Eine Geschichte voll Mut und Tapferkeit - und eine Erinnerung daran, was Spione alles leisten können, wenn sie das Unmögliche wagen. Jeannie de Clarens spielt ihre Tat immer noch herab. "Ich habe nur wiederholt, was ich gehört habe", sagte sie am Dienstag zu mir. Aber Frankreichs Präsident Nicolas Sarkozy würdigte sie als "die Frau, die London gerettet hat".
In der Einleitung zu einem Buch des britischen Meisterspions Reginald Jones, der ihre Berichte damals erhielt, schrieb Jeannie de Clarens: "Diejenigen, die damals im Untergrund arbeiteten, in ständiger Angst - Angst vor dem Unaussprechlichen -, wurden angetrieben vom inneren Gefühl der Verpflichtung, am Kampf teilzunehmen."
Und nun zur heutigen politischen Realität: Wer über schockierende Verhörtechniken wie Waterboarding liest, verliert leicht aus den Augen, womit Spione wie Jeannie de Clarens tatsächlich die meiste Zeit verbringen und wie wichtig ihre Arbeit für die Staatssicherheit ist. Die heute umstrittene Verhörpolitik wurde von der Regierung unter George W. Bush angeordnet, aber bezahlen müssen die Mitarbeiter der CIA dafür.
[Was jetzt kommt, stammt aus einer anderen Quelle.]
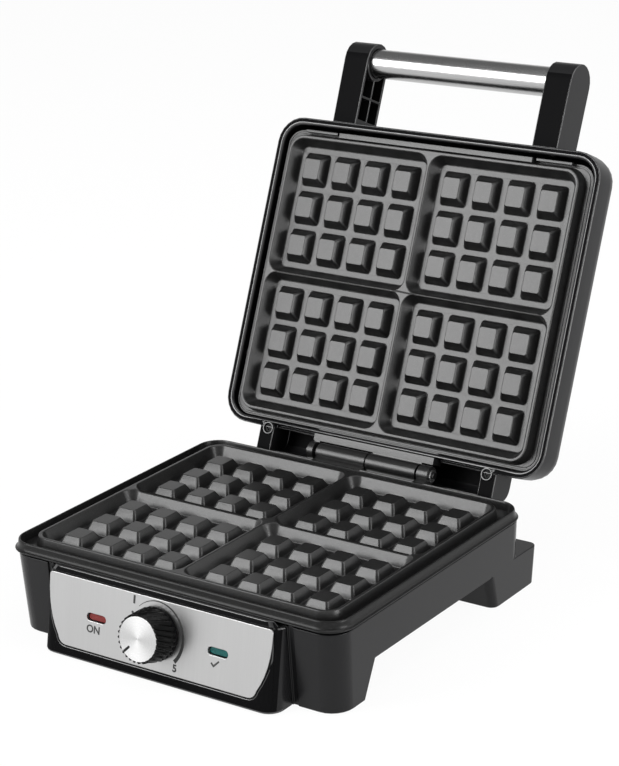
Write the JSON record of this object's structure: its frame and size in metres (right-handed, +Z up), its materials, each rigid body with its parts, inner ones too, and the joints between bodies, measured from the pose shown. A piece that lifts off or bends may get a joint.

Die Frage ist nun, wie man die Teile wieder zusammensetzen und das Vertrauen in die Geheimdienste wiederherstellen kann. Dazu hörte ich letztes Wochenende in Genf interessante Beiträge bei einem Treffen des Londoner International Institute for Strategic Studies. Der frühere CIA-Direktor General Michael Hayden betonte neben technischer Machbarkeit und Rechtmäßigkeit als weiteren Punkt für funktionierende Geheimdienstarbeit die "politische Nachhaltigkeit". "Wir brauchen ein Programm, das nicht alle zwei Jahre ab- oder eingeschaltet wird."
Sir David Omand, ehemaliger Koordinator des britischen Geheimdienstes, betonte, dass Geheimdienste einen Paradigmenwechsel akzeptieren müssten: Sie könnten heute nicht mehr alles ganz so einfach machen, wie sie wollen. Heute bekommen sie von der Öffentlichkeit genau die Befugnisse, die sie brauchen, um für Sicherheit zu sorgen.
Dieser "bürgerzentrierte Ansatz" bezieht sich auf die gegenseitige Abhängigkeit: Um die Menschen im Land schützen zu können, benötigen die Geheimdienstler heute mehr Informationen aus der Bevölkerung, besonders über den großen muslimischen Bevölkerungsanteil in Großbritannien. Aber die Öffentlichkeit müsse auch das Risiko sehen, das sie eingeht, wenn sie aus moralischen oder politischen Gründen bestimmte Befragungs- oder Überwachungstechniken ablehnt.